Mataram (Suara NTB) – Saipuddin, Bendahara UPT di Dinas Dikbud Lombok Timur dituntut 7 tahun penjara. Dia bersama Afif Muafi SE yang dituntut lebih ringan dua tahun (5 tahun, red) dalam perkara korupsi penyaluran kredit fiktif pada BPR Cabang Aikmel Lombok Timur tahun 2020. “Meminta kepada majelis hakim untuk menjatuhkan hukuman terhadap terdakwa Afif Muafi pidana selama 5 tahun penjara dan terdakwa Saipuddin 7 tahun,” kata Yoga Mualim dan Aria Perkasa perwakilan JPU Kejari Lombok Timur, Rabu, 30 November 2022.
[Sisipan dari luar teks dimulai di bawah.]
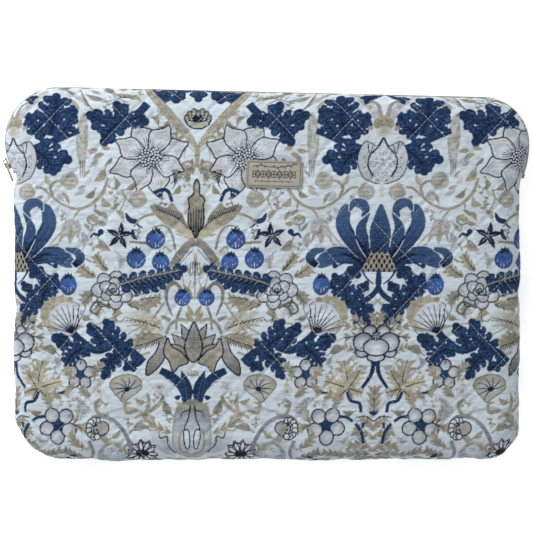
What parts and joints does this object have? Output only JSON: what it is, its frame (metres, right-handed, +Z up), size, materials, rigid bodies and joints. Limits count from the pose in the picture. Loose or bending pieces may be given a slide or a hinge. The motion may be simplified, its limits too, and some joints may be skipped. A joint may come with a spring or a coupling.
{
  "type": "laptop sleeve",
  "caption": "Padded, diamond-quilted fabric laptop sleeve with rounded shoulders, a coil zip round three sides, a folding front flap, a zip slider with pull and a small label.",
  "frame": {"origin": "on the resting face, the outer side of the back panel, under the middle of the sleeve", "axes": "+X to the right along the width, +Y towards the zipped top edge, +Z up out of the front panel; the sleeve lies flat on its back"},
  "size_m": [0.3643, 0.258, 0.0294],
  "materials": {
    "printed_cotton": "matte",
    "wadding": "matte",
    "lining": "matte",
    "binding": "matte",
    "zip_tape": "matte",
    "zip_coil": "satin",
    "zip_metal": "satin",
    "quilting_thread": "matte",
    "label_leather": "matte",
    "label_thread": "matte"
  },
  "bodies": {
    "sleeve_body": {"back_cover": "printed_cotton", "back_padding": "wadding", "back_lining": "lining", "front_cover_lower": "printed_cotton", "front_padding_lower": "wadding", "front_lining_lower": "lining", "seam_binding": "binding", "zip_binding_back": "binding", "zip_tape_back": "zip_tape", "zip_coil_back": "zip_coil", "zip_bottom_stop": "zip_metal", "zip_top_stop_back": "zip_metal", "quilting_thread_lower": "quilting_thread"},
    "front_flap": {"front_cover_upper": "printed_cotton", "front_padding_upper": "wadding", "front_lining_upper": "lining", "zip_binding_front": "binding", "zip_tape_front": "zip_tape", "zip_coil_front": "zip_coil", "zip_top_stop_front": "zip_metal", "quilting_thread_upper": "quilting_thread", "label": "label_leather", "label_stitches": "label_thread"},
    "zip_slider": {"slider_body": "zip_metal", "slider_crown": "zip_metal"},
    "zip_pull": {"pull_tab": "zip_metal"}
  },
  "joints": [
    {"name": "flap_fold", "type": "hinge", "parent": "sleeve_body", "child": "front_flap", "pos_m": [0, 0.053, 0.028], "axis": [1, 0, 0], "range_deg": [0, 90]},
    {"name": "slider_travel", "type": "hinge", "parent": "sleeve_body", "child": "zip_slider", "pos_m": [-0.1435, 0.091, 0.014], "axis": [0, 0, -1], "range_deg": [0, 110]},
    {"name": "pull_swing", "type": "hinge", "parent": "zip_slider", "child": "zip_pull", "pos_m": [-0.18065, 0.07561, 0.014], "axis": [0, 0, -1], "range_deg": [0, 170]}
  ]
}
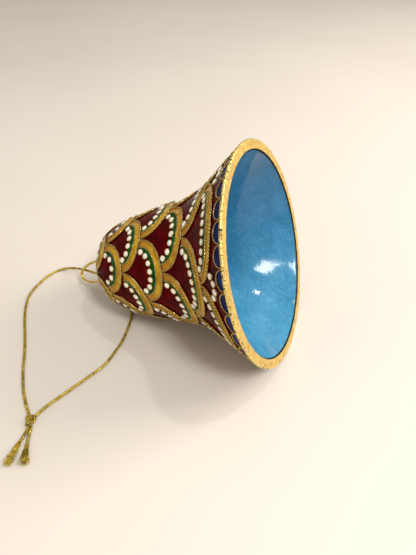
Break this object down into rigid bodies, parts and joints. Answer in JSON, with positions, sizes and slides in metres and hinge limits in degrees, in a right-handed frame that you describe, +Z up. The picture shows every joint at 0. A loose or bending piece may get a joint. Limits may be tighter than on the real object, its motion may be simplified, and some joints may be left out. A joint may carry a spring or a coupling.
{
  "type": "christmas bell ornament",
  "caption": "Flared cloisonne enamel bell on its side, with fish-scale wirework, a gilded mouth rim, a wire hanging loop, a swinging clapper and a knotted gold cord.",
  "frame": {"origin": "on the table under the middle of the bell and its hanging loop, the cord left out", "axes": "+Z up, +X along the table from the crown towards the mouth, +Y to the bell's side away from the cord's knot"},
  "size_m": [0.1014, 0.1075, 0.0659],
  "materials": {
    "copper": "satin copper",
    "blue_enamel": "glossy mottled turquoise enamel",
    "gilding": "worn gilding",
    "red_enamel": "glossy dark red enamel",
    "amber_enamel": "glossy amber enamel",
    "green_enamel": "glossy green enamel",
    "white_enamel": "glossy white enamel",
    "navy_enamel": "glossy dark blue enamel",
    "brass_wire": "polished",
    "brass_bead": "polished",
    "gold_cord": "metallic thread"
  },
  "bodies": {
    "bell": {"copper_shell": "copper", "blue_lining": "blue_enamel", "mouth_rim": "gilding", "red_ground": "red_enamel", "crown_collar": "gilding", "amber_bands": "amber_enamel", "green_crescents": "green_enamel", "white_dots": "white_enamel", "outer_scale_wires": "gilding", "inner_scale_wires": "gilding", "blue_scallops": "navy_enamel", "scallop_wires": "gilding", "crown_wire": "gilding", "hanging_loop": "brass_wire", "crown_pin": "brass_wire", "cord_left_run": "gold_cord", "cord_right_run": "gold_cord", "cord_knot": "gold_cord", "left_tail": "gold_cord", "right_tail": "gold_cord", "left_tassel": "gold_cord", "right_tassel": "gold_cord"},
    "clapper": {"clapper_wire": "brass_wire"},
    "bead": {"clapper_bead": "brass_bead"}
  },
  "joints": [
    {"name": "clapper_swing", "type": "hinge", "parent": "bell", "child": "clapper", "pos_m": [-0.02086, 0, 0.01449], "axis": [0, -1, 0], "range_deg": [0, 59]},
    {"name": "bead_spin", "type": "hinge", "parent": "clapper", "child": "bead", "pos_m": [0.00773, 0, 0.00966], "axis": [0.9861, 0, -0.1664], "continuous": true}
  ]
}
Selain itu Afif Muafi juga dituntut pidana denda Rp200 juta subsider 4 bulan kurungan. Sedangkan terdakwa Saipuddin, dituntut pidana denda Rp300 juta subsider 5 bulan kurungan. Kedua terdakwa juga tetap berada di dalam tahanan. “Menetapkan terdakwa agar tetap berada di dalam tahanan,” sebutnya. Keduanya terbukti secara sah dan meyakinkan melanggar pasal 2 ayat (1) Jo Pasal 18 Undang-Undang Nomor 31 Tahun 1999 tentang Pemberantasan Tindak Pidana Korupsi sebagaimana telah diubah dengan Undang-undang Nomor 20 Tahun 2001 Tentang Perubahan atas Undang-Undang Nomor 31 Tahun 1999 tentang Pemberantasan Tindak Pidana Korupsi Jo. Pasal 55 ayat (1) ke-1 KUHP. “Tuntutan tersebut sesuai dengan isi dakwaan primair,” tambahnya.
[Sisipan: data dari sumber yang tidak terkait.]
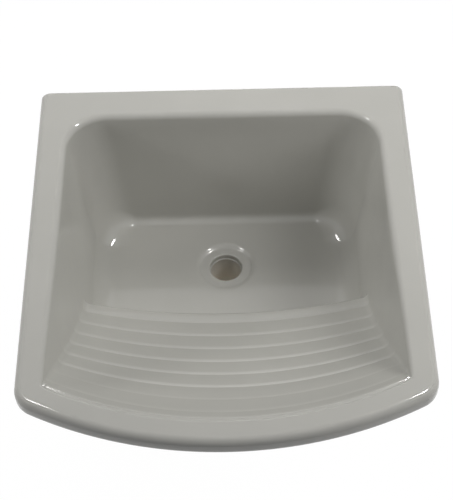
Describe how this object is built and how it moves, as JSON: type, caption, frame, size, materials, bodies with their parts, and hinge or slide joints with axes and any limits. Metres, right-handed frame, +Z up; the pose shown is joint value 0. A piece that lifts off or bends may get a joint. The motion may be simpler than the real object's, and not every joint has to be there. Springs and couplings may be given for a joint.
{
  "type": "utility laundry sink",
  "caption": "Wall-hung ceramic laundry sink: deep tapered bowl, fluted wash board sloping up to a bowed front rim, waste outlet in the floor, wall bolts in a rear skirt.",
  "frame": {"origin": "on the flat rear face that stands against the wall, midway between the two wall bolts, 70 mm below the rim", "axes": "+X to the right seen from the front, +Y into the wall, +Z up; the bowed front faces -Y"},
  "size_m": [0.5, 0.625, 0.286],
  "materials": {
    "glaze": "glossy warm white glaze",
    "waste_plastic": "moulded white plastic",
    "rubber": "matt black rubber",
    "nylon": "natural nylon",
    "zinc_steel": "bright zinc plate"
  },
  "bodies": {
    "root": {"basin": "glaze", "waste_body": "waste_plastic", "waste_top_gasket": "rubber", "waste_under_gasket": "rubber", "waste_slip_washer": "nylon", "waste_locknut": "waste_plastic", "wall_bolt_left": "zinc_steel", "wall_bush_left": "nylon", "wall_washer_left": "zinc_steel", "wall_nut_left": "zinc_steel", "wall_bolt_right": "zinc_steel", "wall_bush_right": "nylon", "wall_washer_right": "zinc_steel", "wall_nut_right": "zinc_steel"}
  },
  "joints": []
}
Penuntut umum juga membebankannya kepada terdakwa Saipuddin sebesar Rp986 juta. Jika tidak bisa membayar satu bulan setelah putusan pengadilan yang mempunyai kekuatan hukum tetap, maka harta bendanya dapat disita dan dilelang untuk menutupi uang pengganti. “Jika terdakwa tidak mempunyai harta benda yang mencukupi, maka dipidana penjara selama 3 tahun dan 6 bulan,” ungkapnya.
Sementara untuk terdakwa Afif Muafi, tidak dibebankan membayar uang pengganti. Sedangkan untuk uang titipan pengembalian kerugian keuangan negara yang dilakuakan terdakwa sebesar Rp19,5 juta, dikembalikan ke PD BPR NTB Lombok Timur, Cabang Aikmel. Uang tersebut dikembalikan sebagai uang pengganti kerugian negara. “Terdakwa melalui penasihat hukumnya melakukan pembelaan atas tuntutan tersebut,” katanya.
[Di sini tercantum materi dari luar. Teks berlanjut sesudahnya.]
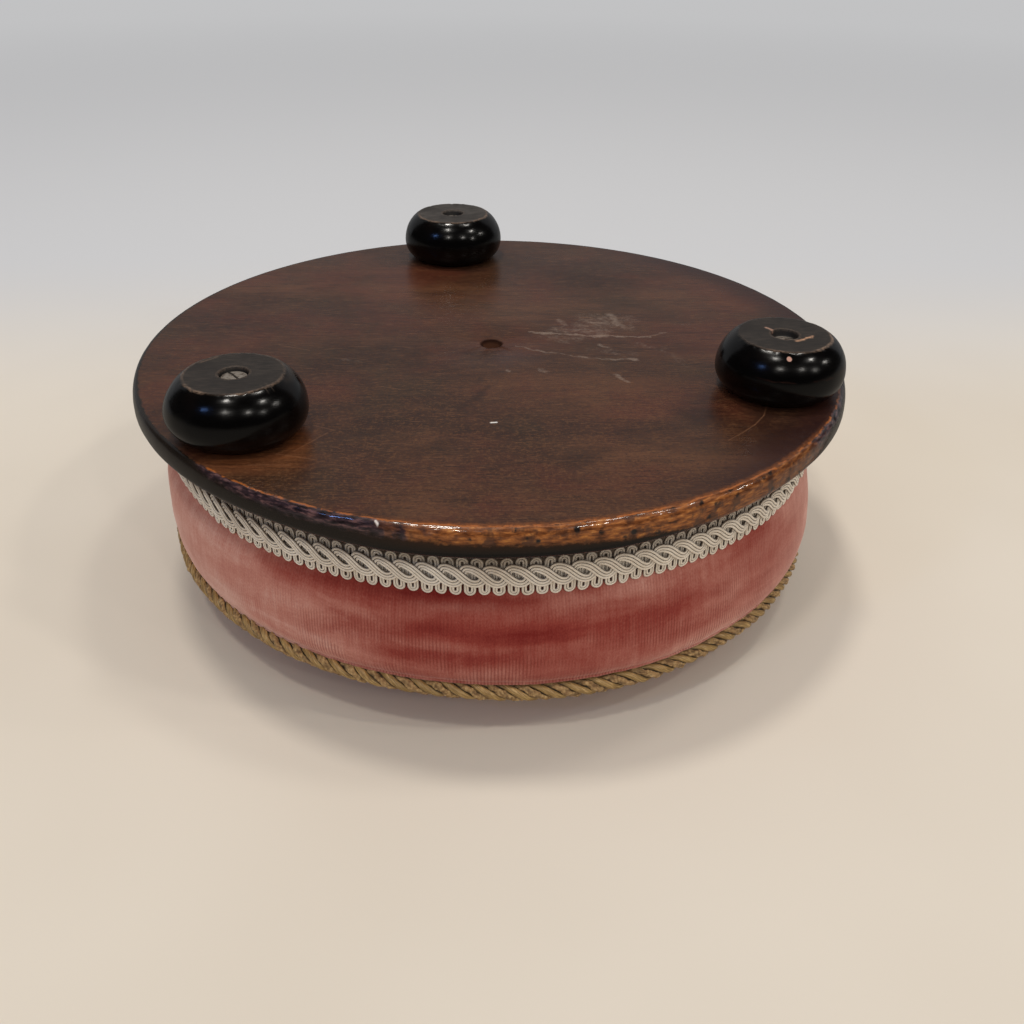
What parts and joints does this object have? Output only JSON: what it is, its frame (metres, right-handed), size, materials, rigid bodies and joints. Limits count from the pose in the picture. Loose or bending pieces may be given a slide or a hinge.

Sebelum membacakan tuntutan, penuntut umum telah mempertimbangkan hal yang memberatkan dan meringankan. Hal yang memberatkan, keduanya dianggap tidak mendukung program pemerintah dalam memberantas tindak pidana korupsi, kolusi dan nepotisme (KKN). Hal yang meringankan, keduanya berterus terang dan mengakui perbuatannya. Terdakwa berlaku sopan di persidangan dan tidak pernah dihukum. “Tuntutan tersebut sudah kita pertimbangkan yang memberatkan dan meringankan sebelum kita sampaikan,” tukasnya.
Diketahui, kasus ini mulai dibidik kejaksaan di awal tahun 2021. Sebanyak 22 orang guru PNS diajukan namanya untuk mendapatkan pinjaman di BPR Cabang Aikmel tahun 2020. Nyatanya pinjaman yang diajukan itu tanpa persetujuan para guru. Besaran pinjaman yang diajukan Rp50 juta per guru. Uang tidak pernah diterima oleh guru. Dalam dugaan korupsi kredit fiktif di Bank Perkreditan Rakyat (BPR) Aikmel tahun 2020 yang telah mencatut nama puluhan guru di UPT Dikbud Pringgasela menyebabkan kerugian negara mencapai Rp1 miliar. Sesuai hasil audit Inspektorat Lotim. (ils)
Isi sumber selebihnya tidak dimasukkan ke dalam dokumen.